## begin Information supplied

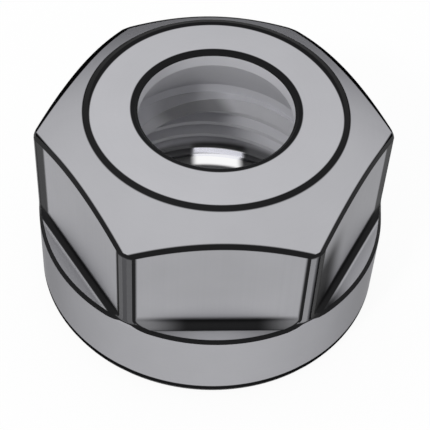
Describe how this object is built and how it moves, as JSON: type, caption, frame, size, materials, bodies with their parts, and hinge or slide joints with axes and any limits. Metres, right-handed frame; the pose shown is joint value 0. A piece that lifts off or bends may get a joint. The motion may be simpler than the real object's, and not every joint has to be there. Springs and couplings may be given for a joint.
{
  "type": "collet chuck nut",
  "caption": "Hexagonal clamping nut for a collet chuck, with a round collar, milled flats, a chamfered nose, a conical collet seat and an internal thread.",
  "frame": {"origin": "centre of the back face, which the nut stands on", "axes": "+Z along the turning axis, from the back face to the nose; two of the six flats face -Y and +Y, two corners point along -X and +X, and the lip inside stands out furthest at -X"},
  "size_m": [0.028, 0.028, 0.018],
  "materials": {
    "steel": "satin"
  },
  "bodies": {
    "root": {"chuck_nut": "steel"}
  },
  "joints": []
}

## end Information supplied

Goal> Each line of the material should be echoed exactly.

Written reply>
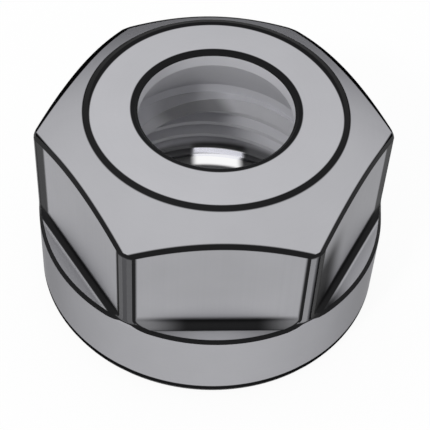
Describe how this object is built and how it moves, as JSON: type, caption, frame, size, materials, bodies with their parts, and hinge or slide joints with axes and any limits. Metres, right-handed frame; the pose shown is joint value 0. A piece that lifts off or bends may get a joint. The motion may be simpler than the real object's, and not every joint has to be there. Springs and couplings may be given for a joint.
{
  "type": "collet chuck nut",
  "caption": "Hexagonal clamping nut for a collet chuck, with a round collar, milled flats, a chamfered nose, a conical collet seat and an internal thread.",
  "frame": {"origin": "centre of the back face, which the nut stands on", "axes": "+Z along the turning axis, from the back face to the nose; two of the six flats face -Y and +Y, two corners point along -X and +X, and the lip inside stands out furthest at -X"},
  "size_m": [0.028, 0.028, 0.018],
  "materials": {
    "steel": "satin"
  },
  "bodies": {
    "root": {"chuck_nut": "steel"}
  },
  "joints": []
}